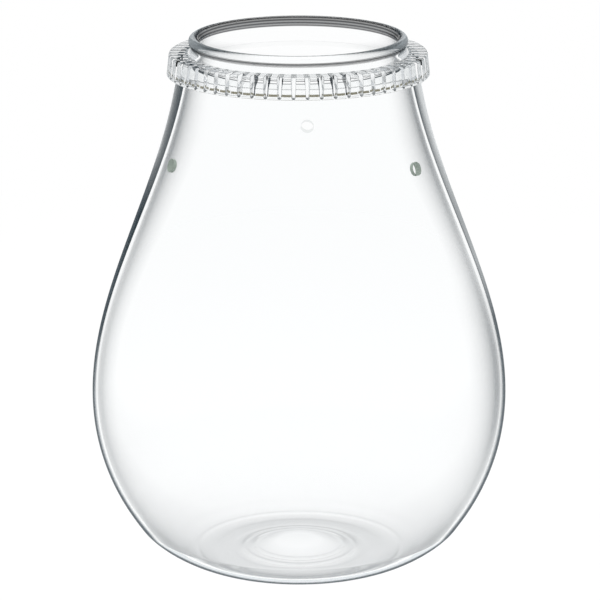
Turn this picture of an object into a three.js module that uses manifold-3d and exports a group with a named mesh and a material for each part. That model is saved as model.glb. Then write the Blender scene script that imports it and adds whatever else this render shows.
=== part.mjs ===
// A clear planter: a blown, pear-shaped glass vessel with three drilled holes, and a slotted clear collar that
// rests on the shoulder of its neck. Millimetres, +Z up, with the origin on the floor under the vessel's axis.

import * as THREE from 'three';
import { mergeGeometries, mergeVertices } from 'three/addons/utils/BufferGeometryUtils.js';
import Module from 'manifold-3d';

const wasm = await Module();
wasm.setup();

// Vessel, outside. A reach is how far a curve runs straight on from a point before it bends away.
const footRadius = 31;            // outer edge of the flat foot ring
const footWidth = 5;
const footReach = 14.6;
const kickHeight = 1.8;           // how far the middle of the base is pushed up inside the foot ring
const heelRadius = 60.9;          // a point on the round between the foot and the belly
const heelHeight = 14.4;
const heelAngle = 56;             // degrees from level
const heelReach = 5;
const bellyRadius = 77.6;
const bellyHeight = 64.3;
const bellyReachDown = 28;
const bellyReachUp = 39.8;
const seatHeight = 185.9;         // the collar's lower edge, where the body ends and the shoulder starts
const seatLean = 8.75;            // degrees from upright
const seatReach = 44.3;
const neckLength = 14.1;          // from the collar's lower edge to the top of the lip
const shoulderStart = 1.6;        // height of the shoulder above the collar's lower edge
const shoulderRise = 4.2;
const shoulderWidth = 4.7;        // how far the neck is set back from the body
const lipOverhang = 0.4;          // how far the neck is set back from the lip

// Vessel, wall
const baseWall = 2.6;
const bellyWall = 1.2;
const neckWall = 3.4;
const wallGrowth = 1.7;           // the wall thickens slowly above the belly and faster near the neck
const mouthRadius = 36.6;
const lipWall = 3.7;              // the lip is a full round of this thickness
const mouthReach = 6;

// Holes, drilled square to the wall
const holeCount = 3;
const holeRadius = 2.5;
const holeHeight = 156.5;
const firstHoleAngle = 86;        // degrees about +Z from +X

// Collar
const collarClearance = 0.3;
const collarHeight = 8;
const collarTaper = 0.8;          // how much less its radius is at the top
const collarBevel = 0.5;
const collarShell = 0.9;          // hoop and skirt behind the slots
const ribDepth = 2.5;             // how far the ribs stand out from the skirt's lower edge
const collarWeb = 0.5;            // floor under the slots
const slotCount = 60;
const slotTopWidth = 1.65;
const slotBottomWidth = 1.1;
const collarTurn = 1;             // degrees that the collar is turned on the neck

// Mesh fineness
const around = 60;
const holeSides = 20;
const wallSteps = 9;
const heelSteps = 5;
const shoulderSteps = 4;
const lipSteps = 6;

const radians = THREE.MathUtils.degToRad;
const fullTurn = 2 * Math.PI;

// A point in the plane of a profile: distance from the axis, and height
const at = (radius, height) => new THREE.Vector2(radius, height);

// A direction in that plane, turned from level
const heading = (degrees, length) => at(Math.cos(radians(degrees)), Math.sin(radians(degrees))).multiplyScalar(length);

function bend(start, leave, arrive, end, steps) {
  const curve = new THREE.CubicBezierCurve(start, start.clone().add(leave), end.clone().sub(arrive), end);
  return curve.getPoints(steps);
}

const lipHeight = seatHeight + neckLength - lipWall / 2;
const lipRadius = mouthRadius + lipWall;
const neckRadius = lipRadius - lipOverhang;
const seatRadius = neckRadius + shoulderWidth;
const kickRadius = footRadius - footWidth;

// The outer wall from the foot ring up to the collar's lower edge
function outerWall() {
  const foot = at(footRadius, 0);
  const heel = at(heelRadius, heelHeight);
  const belly = at(bellyRadius, bellyHeight);
  const seat = at(seatRadius, seatHeight);
  const heelRun = heading(heelAngle, heelReach);
  const seatRun = heading(90 + seatLean, seatReach);
  return {
    base: bend(foot, at(footReach, 0), heelRun, heel, heelSteps),
    flank: bend(heel, heelRun, at(0, bellyReachDown), belly, heelSteps),
    upper: bend(belly, at(0, bellyReachUp), seatRun, seat, wallSteps),
  };
}

// Each point moved inwards, square to the profile, by the wall that wallAt gives for its share of the way
function inside(points, wallAt) {
  const last = points.length - 1;
  return points.map((point, i) => {
    const along = points[Math.min(i + 1, last)].clone().sub(points[Math.max(i - 1, 0)]).normalize();
    const wall = wallAt(i / last);
    return at(point.x - along.y * wall, point.y + along.x * wall);
  });
}

// The shoulder as an S from the body to the neck, moved out by clear and ending at the given radius
function shoulder(endRadius, clear) {
  const lean = heading(90 + seatLean, 1);
  const foot = at(seatRadius + clear, seatHeight + clear).add(lean.clone().multiplyScalar(shoulderStart / lean.y));
  const top = at(endRadius, seatHeight + clear + shoulderStart + shoulderRise);
  const reach = shoulderRise / 2;
  return bend(foot, lean.multiplyScalar(reach), at(0, reach), top, shoulderSteps);
}

function lip() {
  const centre = mouthRadius + lipWall / 2;
  const points = [];
  for (let i = 0; i <= lipSteps; i += 1) {
    const angle = Math.PI * i / lipSteps;
    points.push(at(centre + lipWall / 2 * Math.cos(angle), lipHeight + lipWall / 2 * Math.sin(angle)));
  }
  return points;
}

// Turned about +Z, starting at the given angle. The profile runs up the outside and down the inside.
function turned(profile, startDegrees) {
  const geometry = new THREE.LatheGeometry(profile, around, 0, fullTurn);
  geometry.rotateX(Math.PI / 2);
  geometry.rotateZ(radians(startDegrees));
  return geometry;
}

// A closed geometry as a solid: shared corners are merged, and triangles without area are left out
function solid(geometry) {
  const plain = geometry.clone();
  plain.deleteAttribute('normal');
  plain.deleteAttribute('uv');
  const merged = mergeVertices(plain, 1e-4);
  const index = merged.index.array;
  const triangles = [];
  for (let i = 0; i < index.length; i += 3) {
    const [a, b, c] = index.slice(i, i + 3);
    if (a !== b && b !== c && c !== a) triangles.push(a, b, c);
  }
  return new wasm.Manifold(new wasm.Mesh({
    numProp: 3,
    vertProperties: new Float32Array(merged.attributes.position.array),
    triVerts: new Uint32Array(triangles),
  }));
}

function toGeometry(body) {
  const mesh = body.getMesh();
  const geometry = new THREE.BufferGeometry();
  geometry.setAttribute('position', new THREE.BufferAttribute(new Float32Array(mesh.vertProperties), 3));
  geometry.setIndex(new THREE.BufferAttribute(new Uint32Array(mesh.triVerts), 1));
  geometry.computeVertexNormals();
  return geometry;
}

// The place on the outer wall at a height, and the angle of the wall's outward normal above level
function wallPlace(points, height) {
  const i = Math.max(1, points.findIndex((point) => point.y >= height));
  const [low, high] = [points[i - 1], points[i]];
  const share = (height - low.y) / (high.y - low.y);
  return {
    radius: low.x + (high.x - low.x) * share,
    tilt: Math.atan2(low.x - high.x, high.y - low.y),
  };
}

function holeCutters(wall) {
  const place = wallPlace(wall, holeHeight);
  const cutters = [];
  for (let i = 0; i < holeCount; i += 1) {
    const cutter = new THREE.CylinderGeometry(holeRadius, holeRadius, 4 * neckWall, holeSides);
    cutter.rotateZ(Math.PI / 2);
    cutter.rotateY(-place.tilt);
    cutter.translate(place.radius, 0, holeHeight);
    cutter.rotateZ(radians(firstHoleAngle) + fullTurn * i / holeCount);
    cutters.push(cutter);
  }
  return mergeGeometries(cutters);
}

function vesselGeometry() {
  const wall = outerWall();
  const lowWall = (share) => baseWall + (bellyWall - baseWall) * share;
  const highWall = (share) => bellyWall + (neckWall - bellyWall) * share ** wallGrowth;
  const low = [...wall.base, ...wall.flank.slice(1)];
  const innerLow = inside(low, lowWall);
  const innerHigh = inside(wall.upper, highWall);
  const innerSeat = innerHigh[innerHigh.length - 1];
  const lean = heading(90 + seatLean, mouthReach);
  const innerNeck = bend(innerSeat, lean, at(0, mouthReach), at(mouthRadius, lipHeight), shoulderSteps);
  const outside = [...low, ...wall.upper.slice(1), ...shoulder(neckRadius, 0), ...lip()];
  const insideWall = [...innerLow, ...innerHigh.slice(1, -1), ...innerNeck.slice(0, -1)].reverse();
  const kick = bend(at(0, kickHeight), at(kickRadius / 2, 0), at(kickRadius / 4, 0), at(kickRadius, 0), shoulderSteps);
  const floor = kick.map((point) => at(point.x, point.y + baseWall)).reverse();
  const profile = [...kick, ...outside, ...insideWall, ...floor];
  const blown = solid(turned(profile, 0));
  return toGeometry(blown.subtract(solid(holeCutters(wall.upper))));
}

const collarBottom = seatHeight;
const collarTop = collarBottom + collarHeight;
const boreRadius = lipRadius + collarClearance;
const collarBottomRadius = seatRadius + collarClearance + collarShell + ribDepth;
const collarTopRadius = collarBottomRadius - collarTaper;

// The collar's profile: up the tapered outside, over the bevel, then down the bore and the skirt over the shoulder
function collarProfile() {
  const rest = at(seatRadius + collarClearance, collarBottom);
  const bore = shoulder(boreRadius, collarClearance).reverse();
  return [
    rest,
    at(collarBottomRadius, collarBottom),
    at(collarTopRadius, collarTop - collarBevel),
    at(collarTopRadius - collarBevel, collarTop),
    at(boreRadius, collarTop),
    ...bore,
    rest.clone(),
  ];
}

// What one slot takes away, seen from the side: everything outside the hoop, above the skirt and the web
function slotCutter() {
  const behind = collarClearance + collarShell;
  const floor = collarBottom + collarWeb;
  const clearOf = collarBottomRadius + 1;
  const above = collarTop + 1;
  const skirt = shoulder(boreRadius + collarShell, behind);
  const outline = [at(clearOf, floor), at(clearOf, above), at(boreRadius + collarShell, above)];
  outline.push(...skirt.reverse(), at(seatRadius + behind, floor));
  const cutter = new THREE.ExtrudeGeometry(new THREE.Shape(outline), { depth: 1, bevelEnabled: false });
  cutter.translate(0, 0, -0.5);
  cutter.rotateX(Math.PI / 2);
  const corners = cutter.attributes.position;
  for (let i = 0; i < corners.count; i += 1) {
    const share = (corners.getZ(i) - floor) / (collarTop - floor);
    corners.setY(i, corners.getY(i) * (slotBottomWidth + (slotTopWidth - slotBottomWidth) * share));
  }
  return cutter;
}

function collarGeometry() {
  const pitch = 360 / slotCount;
  const firstSlot = collarTurn + pitch / 2;
  const cutters = [];
  for (let i = 0; i < slotCount; i += 1) {
    cutters.push(slotCutter().rotateZ(radians(firstSlot + i * pitch)));
  }
  const hoop = solid(turned(collarProfile(), firstSlot));
  return toGeometry(hoop.subtract(solid(mergeGeometries(cutters))));
}

const clearGlass = new THREE.MeshStandardMaterial({
  color: 0xdfe8e8, roughness: 0.03, metalness: 0, transparent: true, opacity: 0.35,
});
const clearPlastic = new THREE.MeshStandardMaterial({
  color: 0xe6eaea, roughness: 0.08, metalness: 0, transparent: true, opacity: 0.5,
});

const vessel = new THREE.Mesh(vesselGeometry(), clearGlass);
vessel.name = 'glass_vessel';

const collar = new THREE.Mesh(collarGeometry(), clearPlastic);
collar.name = 'neck_collar';

const planter = new THREE.Group();
planter.add(vessel, collar);

export default planter;
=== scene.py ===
import math

import bmesh
import bpy
import numpy as np
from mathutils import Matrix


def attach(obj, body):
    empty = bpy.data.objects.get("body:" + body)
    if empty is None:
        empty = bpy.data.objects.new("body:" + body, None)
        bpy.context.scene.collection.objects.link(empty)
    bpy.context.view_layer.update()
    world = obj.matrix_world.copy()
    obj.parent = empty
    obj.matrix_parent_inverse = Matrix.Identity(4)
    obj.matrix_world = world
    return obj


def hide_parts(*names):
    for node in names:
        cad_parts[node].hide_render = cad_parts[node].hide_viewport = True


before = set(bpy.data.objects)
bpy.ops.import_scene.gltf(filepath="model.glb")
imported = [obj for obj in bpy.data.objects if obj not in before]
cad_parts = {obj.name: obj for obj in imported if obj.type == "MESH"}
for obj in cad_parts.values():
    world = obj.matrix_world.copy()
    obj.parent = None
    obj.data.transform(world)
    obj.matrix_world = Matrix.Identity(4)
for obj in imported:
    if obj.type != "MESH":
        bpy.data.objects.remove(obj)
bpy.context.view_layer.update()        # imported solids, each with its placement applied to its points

mm = 0.001
fullTurn = 2 * math.pi
crispAngle = 35          # degrees: sharper corners keep a crisp edge


class Signal:
    # A socket that can be reckoned with: each operator adds one Math node and gives its output
    def __init__(self, sheet, socket):
        self.sheet = sheet
        self.socket = socket

    def reckon(self, operation, left, right=0):
        return self.sheet.node("ShaderNodeMath", {"operation": operation}, {0: left, 1: right})

    def __add__(self, other):
        return self.reckon("ADD", self, other)

    def __sub__(self, other):
        return self.reckon("SUBTRACT", self, other)

    def __rsub__(self, other):
        return self.reckon("SUBTRACT", other, self)

    def __mul__(self, other):
        return self.reckon("MULTIPLY", self, other)

    def __pow__(self, other):
        return self.reckon("POWER", self, other)

    __radd__ = __add__
    __rmul__ = __mul__

    def clipped(self):
        return self.sheet.node("ShaderNodeClamp", {}, {"Value": self})

    def near(self, value, half):
        # 1 within half of the value, falling to 0 at twice that
        return 1 - self.reckon("ABSOLUTE", self - value).ramp(half, 2 * half)

    def ramp(self, start, end):
        # 0 at start, 1 at end, straight between and flat beyond
        return self.sheet.node("ShaderNodeMapRange", {}, {"Value": self, "From Min": start, "From Max": end})


class Sheet:
    # One node tree. node() takes a type, its settings and its sockets' values or links, and gives an output
    def __init__(self, owner):
        owner.use_nodes = True
        self.tree = owner.node_tree
        self.tree.nodes.clear()

    def node(self, kind, settings=None, sockets=None, output=0):
        made = self.tree.nodes.new(kind)
        for name, value in (settings or {}).items():
            if name == "stops":        # (place, brightness) of each stop of a ramp, at least two
                for _ in value[2:]:
                    made.color_ramp.elements.new(0.5)
                for stop, (at, bright) in zip(made.color_ramp.elements, value):
                    stop.position, stop.color = at, (bright, bright, bright, 1)
            else:
                setattr(made, name, value)
        for name, value in (sockets or {}).items():
            if isinstance(value, Signal):
                self.tree.links.new(value.socket, made.inputs[name])
            else:
                made.inputs[name].default_value = value
        if made.outputs:
            return Signal(self, made.outputs[output])

    def mix(self, factor, first, second):
        return self.node("ShaderNodeMixShader", {}, {0: factor, 1: first, 2: second})

    def mixed(self, share, first, second):
        return (1 - share) * first + share * second

    def rayIs(self, *kinds):
        # 1 for any of these kinds of ray, else 0
        total = 0
        for kind in kinds:
            total = total + self.node("ShaderNodeLightPath", output=f"Is {kind} Ray")
        return total.clipped()

    def hasPassed(self, surfaces):
        # 1 for light that has passed more clear surfaces than this, else 0
        depth = self.node("ShaderNodeLightPath", output="Transmission Depth")
        return depth.ramp(surfaces + 0.5, surfaces + 0.6)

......

### Written request
Pick each line holding the word "imported" out of the listing.

### Solution
imported = [obj for obj in bpy.data.objects if obj not in before]
cad_parts = {obj.name: obj for obj in imported if obj.type == "MESH"}
for obj in imported:
bpy.context.view_layer.update()        # imported solids, each with its placement applied to its points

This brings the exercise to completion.